British graduates to remain in debt till mid-50s

November 11th, 2010 - 12:07 pm ICT by IANS  

London, Nov 11 (IANS) The British government’s economic reform plans which include hike in university tuition fees and higher taxes will leave many graduates in debt until their mid-50s, a study has found.

According to a study by Money Mail, graduates on modest incomes face an effective tax rate of 45 percent and crippling debts for most of their working lives.

Reforms to the level of tuition fees and the way loans are repaid will leave many in debt until their mid-50s when they will be struggling for their own children’s university education, the Daily Mail said.

The NatWest Student Living Survey has found that tuition fees will rise to as much as 9,000 pounds a year while cost of living can be up to 8,210 pounds a year, meaning the total spending 17,210 pounds a year or 51,630 pounds over three years. The maximum government loan is likely to be 43,500 pounds.

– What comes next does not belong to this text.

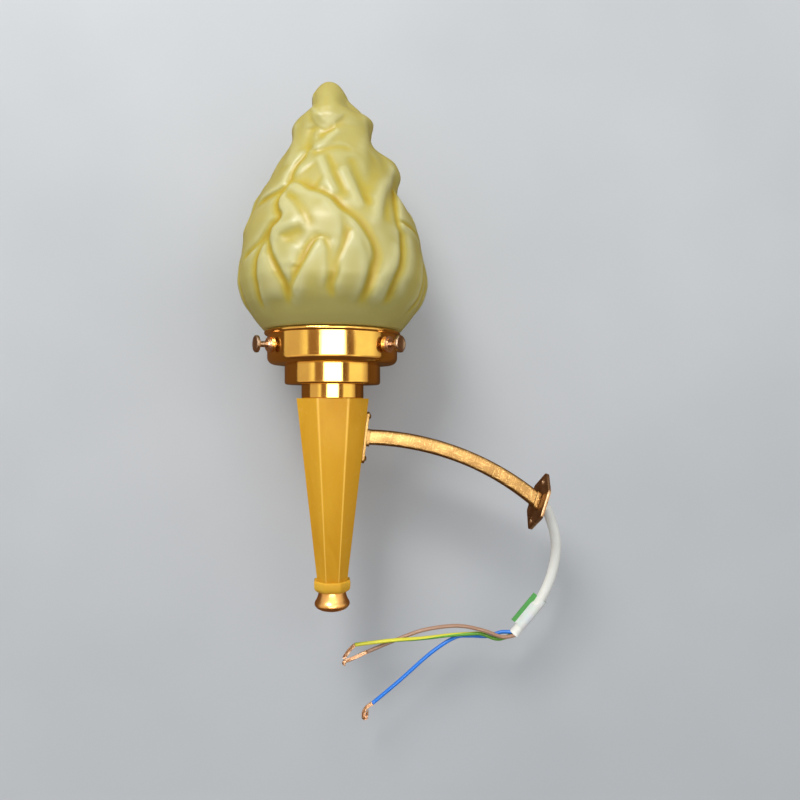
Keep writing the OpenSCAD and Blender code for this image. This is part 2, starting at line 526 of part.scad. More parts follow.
module neck_collar() color("#8a6a40") at_torch() tier(neck_d, neck_h - seat, 0.6);
module step_cup() color("#c89048") at_torch() translate([0, 0, step_z]) tier(step_d, step_h - seat, 1.6);
module gallery_cup() color("#e0aa52") at_torch() difference() {
  translate([0, 0, cup_z]) union() {
    tier(cup_d, cup_h - bead_d / 2, cup_round);
    rotate_extrude() translate([cup_d / 2 + bead_d / 2 - 0.7, cup_h - bead_d / 2]) circle(d = bead_d);
  }
  for (k = [-60, 60, 180]) rotate([0, 0, screw_turn + k]) translate([0, 0, screw_z]) rotate([0, 90, 0])
    cylinder(d = screw_d + 2 * screw_fit, h = cup_d);
}

module screw_bosses() color("#d69448") at_torch() difference() {
  for (k = [-60, 60, 180]) rotate([0, 0, screw_turn + k]) translate([cup_d / 2 - 2, 0, screw_z]) rotate([0, 90, 0]) {
    cylinder(d = boss_d, h = boss_l + 1);
    cylinder(d = boss_d - 2.6, h = boss_l + 2);
  }
  translate([0, 0, cup_z]) cylinder(d = cup_d + 2 * seat, h = cup_h, $fn = 128);
  for (k = [-60, 60, 180]) rotate([0, 0, screw_turn + k]) translate([0, 0, screw_z]) rotate([0, 90, 0])
    cylinder(d = screw_d + 2 * screw_fit, h = cup_d);
}

module shank(turn) color("#a58269") at_screw(turn) translate([0, 0, shank_in])
  cylinder(d = screw_d, h = head_in - seat - shank_in);
module shank_front_left() shank(-60);
module shank_front_right() shank(60);
module shank_back() shank(180);
module head(turn) color("#a58269") at_screw(turn) translate([0, 0, head_in]) rotate_extrude()
  polygon([[0, 0], [head_d / 2 - 0.4, 0], [head_d / 2, 0.4], [head_d / 2, head_t - 0.5], [head_d / 2 - 0.5, head_t],
    [head_d / 2 - 1.1, head_t], [head_d / 2 - 2.2, head_t - 0.4], [0, head_t - 0.4]]);
module head_front_left() head(-60);
module head_front_right() head(60);
module head_back() head(180);

module earth_tag() color("#c9a24c") at_torch() translate([0, 0, tag_z]) difference() {
  union() {
    cylinder(d = 16, h = tag_t);
    translate([-3, 0, 0]) cube([6, 16, tag_t]);
  }
  translate([0, 0, -over]) cylinder(d = tube_d + 2 * loose, h = tag_t + 2 * over);
  translate([0, 12.5, -over]) cylinder(d = 3.4, h = tag_t + 2 * over);
}
module gallery_washer() color("#b9b4a8") at_torch() translate([0, 0, washer_z]) difference() {
  cylinder(d = washer_d, h = washer_t);
  translate([0, 0, -over]) cylinder(d = tube_d + 2 * loose, h = washer_t + 2 * over);
}
module gallery_nut() color("#c2a25c") at_torch() translate([0, 0, nut_z]) difference() {
  cylinder(d = nut_flat / cos(30), h = nut_h, $fn = 6);
  translate([0, 0, -over]) cylinder(d = tube_d + 2 * seat, h = nut_h + 2 * over);
}

core_z = skirt_z + 1;
core_h = skirt_l - shell_l - 3;
shell_z = core_z + core_h + seat;
shell_t = 0.5;
module holder_cap() color("#e8e4da") at_torch() translate([0, 0, cap_z]) difference() {
  rotate_extrude() polygon([[0, 0], [9, 0], [skirt_d / 2 - 3, 5], [skirt_d / 2 - 0.5, 10], [skirt_d / 2, cap_h],
    [skirt_d / 2 - skirt_t, cap_h], [skirt_d / 2 - skirt_t - 0.6, 10.4], [skirt_d / 2 - skirt_t - 3, 6.4], [8, 1.6],
    [8, tube_grip + 1.6], [0, tube_grip + 1.6]]);
  translate([0, 0, -over]) cylinder(d = tube_d + 2 * seat, h = tube_grip + 1.6 + 2 * over);
}
module holder_skirt() color("#e8e4da") at_torch() translate([0, 0, skirt_z]) difference() {
  cylinder(d = skirt_d, h = skirt_l);
  translate([0, 0, -over]) cylinder(d = skirt_d - 2 * skirt_t, h = skirt_l - skirt_t + over);
  cylinder(d = shell_d + 2 * shell_t + 2 * seat, h = skirt_l + over);
}
module holder_core() color("#f2efe6") at_torch() translate([0, 0, core_z]) difference() {
  cylinder(d = skirt_d - 2 * skirt_t - 2 * seat, h = core_h);
  for (s = [-1, 1]) translate([s * skirt_d / 4, 0, -over]) cylinder(d = 3, h = 4 + over);
}
module screw_shell() color("#c9a24c") at_torch() translate([0, 0, shell_z]) difference() {
  cylinder(d = shell_d + 2 * shell_t, h = shell_l);
  translate([0, 0, -over]) cylinder(d = shell_d, h = shell_l + 2 * over);
}
module centre_contact() color("#c9a24c") at_torch() translate([0, 0, shell_z]) {
  cylinder(d = 9, h = 0.8);
  cylinder(d = 5, h = 2);
}
contact_w = 5;      // width of the side contact
terminal_d = 5;     // diameter of the terminal screws' heads
module side_contact() color("#c9a24c") at_torch()
  translate([-contact_w / 2, shell_d / 2 + shell_t + seat, shell_z]) cube([contact_w, 0.6, 1.6 * contact_w]);
module terminal_screws() color("#c2b68a") at_torch()
  for (s = [-1, 1]) translate([s * skirt_d / 4, 0, core_z - 2.2]) {
    cylinder(d = terminal_d, h = 2.15);
    translate([0, 0, 1]) cylinder(d = 2.9, h = 4.8);
  }
module inner_cores() for (k = [0 : 2])
  color(["#7a4a24", "#2060c0", "#88b030"][k]) at_torch() rotate([0, 0, 30 + k * core_angle])
    translate([core_out, 0, -bracket_drop - 3]) cylinder(d = core_d - 0.2, h = core_z + bracket_drop + 3 - loose, $fn = 24);

module flame_shade() color("#cdc378") at_torch() rotate([0, 0, flame_turn]) difference() {
  ring_stack(concat(
    [for (p = [[glass_lip / 2 - lip_edge, glass_foot], [glass_lip / 2, glass_foot + lip_edge], [glass_lip / 2, glass_foot + lip_h],
      [glass_neck / 2, glass_foot + lip_h + 1], [glass_neck / 2, neck_top], [glass_neck / 2 + 1.5, rim_z - 0.2]])
      [for (k = [0 : flame_sides - 1]) let (a = 360 * k / flame_sides) [p[0] * cos(a), p[0] * sin(a), p[1]]]],
    [for (h = flame_rings) flame_ring(h)]), [0, -2.2 * wide, rim_z + flame_h]);
  ring_stack(concat(
    [for (z = [glass_foot - over, neck_top]) [for (k = [0 : 35]) (glass_neck / 2 - glass_t) * [cos(10 * k), sin(10 * k), 0] + [0, 0, z]]],
    [for (h = cavity_rings) [for (k = [0 : 35]) let (r = (lookup(h, core_line) - 5) * wide - glass_t)
      [r * cos(10 * k), r * sin(10 * k), flame_foot + h * high]]]), [0, 0, flame_foot + 153 * high]);
}

module lead_sheath() color("#ebebe1") tube_along(curve(lead_route, 2), lead_d, 12);
module lead_label() color("#78c478") translate(lead_end - label_up * lead_dir) multmatrix([
    [cross(lead_side_dir, lead_dir)[0], lead_side_dir[0], -lead_dir[0], 0],
    [cross(lead_side_dir, lead_dir)[1], lead_side_dir[1], -lead_dir[1], 0],
    [cross(lead_side_dir, lead_dir)[2], lead_side_dir[2], -lead_dir[2], 0], [0, 0, 0, 1]]) difference() {
  union() {
    cylinder(d = lead_d + 0.8, h = label_l);
    translate([0, 0, 0]) cube([0.5, lead_d / 2 + label_w, label_l]);
  }
  translate([0, 0, -over]) cylinder(d = lead_d + 0.5, h = label_l + 2 * over);
}
module core_brown() color("#aa785f") tube_along(curve(brown_route, 2), core_d, 8);
module core_blue() color("#2878e1") tube_along(curve(blue_route, 2), core_d, 8);
module core_earth() color("#6eb43c") tube_along(curve(earth_route, 2), core_d, 8);
module wire_brown() color("#c87d4b") tube_along(curve(brown_bare, 2), wire_d, 8);
module wire_blue() color("#c87d4b") tube_along(curve(blue_bare, 2), wire_d, 8);
module wire_earth() color("#c87d4b") tube_along(curve(earth_bare, 2), wire_d, 8);

wall_plate();
plate_ferrule();
arm_tube();
arm_lead();
arm_bracket();
bracket_screws();
torch_handle();
foot_collar();
finial_knob();
centre_tube();
neck_collar();
step_cup();
gallery_cup();
screw_bosses();
earth_tag();
gallery_washer();
gallery_nut();
holder_cap();
holder_skirt();
holder_core();
screw_shell();
centre_contact();
side_contact();
terminal_screws();
inner_cores();
flame_shade();
shank_front_left();
shank_front_right();
shank_back();
head_front_left();
head_front_right();
head_back();
lead_sheath();
lead_label();
core_brown();
core_blue();
core_earth();
wire_brown();
wire_blue();
wire_earth();
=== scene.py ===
import math

import bmesh
import bpy
import numpy as np
from mathutils import Matrix, Vector


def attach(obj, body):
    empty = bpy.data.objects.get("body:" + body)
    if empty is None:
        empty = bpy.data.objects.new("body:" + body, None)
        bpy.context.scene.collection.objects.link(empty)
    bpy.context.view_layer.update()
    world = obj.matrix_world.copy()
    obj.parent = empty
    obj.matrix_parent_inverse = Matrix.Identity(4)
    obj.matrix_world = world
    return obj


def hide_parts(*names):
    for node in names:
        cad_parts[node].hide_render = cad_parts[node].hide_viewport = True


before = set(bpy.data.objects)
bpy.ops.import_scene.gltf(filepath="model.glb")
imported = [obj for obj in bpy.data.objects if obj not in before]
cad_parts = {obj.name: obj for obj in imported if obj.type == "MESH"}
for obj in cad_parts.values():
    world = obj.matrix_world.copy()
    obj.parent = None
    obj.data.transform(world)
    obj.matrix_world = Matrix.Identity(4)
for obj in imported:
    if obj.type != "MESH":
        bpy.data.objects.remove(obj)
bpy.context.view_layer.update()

bpy.ops.object.select_all(action="DESELECT")

# ---------------------------------------------------------------------------
# Camera. It stands level with the top of the handle, square to the torch's side,
# and is rolled so that the torch stands upright in the picture.
camera_place = (0.463372, -0.159072, 0.018391)
camera_right = (0.10682882, 0.94510215, 0.30881956)
camera_up = (0.00498047, -0.31110174, 0.95036356)
camera_back = (0.99426495, -0.09998815, -0.03794169)
camera_data = bpy.data.cameras.new("camera")
camera_data.sensor_width = 36.0
camera_data.lens = 31.5
camera_data.clip_start = 0.01
camera = bpy.data.objects.new("camera", camera_data)
bpy.context.scene.collection.objects.link(camera)
camera.matrix_world = Matrix((
    (camera_right[0], camera_up[0], camera_back[0], camera_place[0]),
    (camera_right[1], camera_up[1], camera_back[1], camera_place[1]),
    (camera_right[2], camera_up[2], camera_back[2], camera_place[2]),
    (0, 0, 0, 1)))
bpy.context.scene.camera = camera


# ---------------------------------------------------------------------------
# Lead. A round white three-core mains lead, 6.8 mm, that comes out of the arm
# behind the wall plate, bends down and is cut off and stripped below.
lead_points = [(0, 2.656, -1.954), (0, 6.278, -3.531), (-4, 13, -10.5), (-8, 20, -19), (-12, 25.5, -29.5),
               (-16, 29, -43), (-20, 30, -58), (-23, 27, -75.5), (-25.5, 19.4, -96)]
lead_diameter = 0.0068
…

For those on modest and middle incomes, the amount of interest is likely to be greater than the amount they repay, meaning the debt will balloon through their life until, after 30 years, it is written off by the government.

The analyst looked at two scenarios that could encompass millions of graduates in essential occupations such as teaching and nursing.

In the first case, they assumed someone starting work owing 43,500 pounds, earning 21,000 pounds a year and receiving a 3 percent pay hike each year. After 30 years, the person would have paid 33,217 pounds, but, because of the interest, he would still owe 73,659 pounds, which would be written off.

If their pay rose by a more generous 5 percent a year, they would repay 64,239 pounds, but still owe 26,406 pounds.

Another research shows a graduate earning 22,000 pounds will lose a total of 6,029 pounds - 27 percent of their total pay. It would reduce their take-home pay to 1,330 pounds a month.

“We risk creating a generation of students who will never be able to pay their way out of debt,” says Chris Tapp, of debt charity Credit Action. “They are going to be lumbered with a lifetime of borrowing. The danger of student loans rising is that other more expensive credit may get put to one side.”

“This is just the start of a cycle of problems. Parents may be so worried about funding their child’s education that they borrow to help them out.”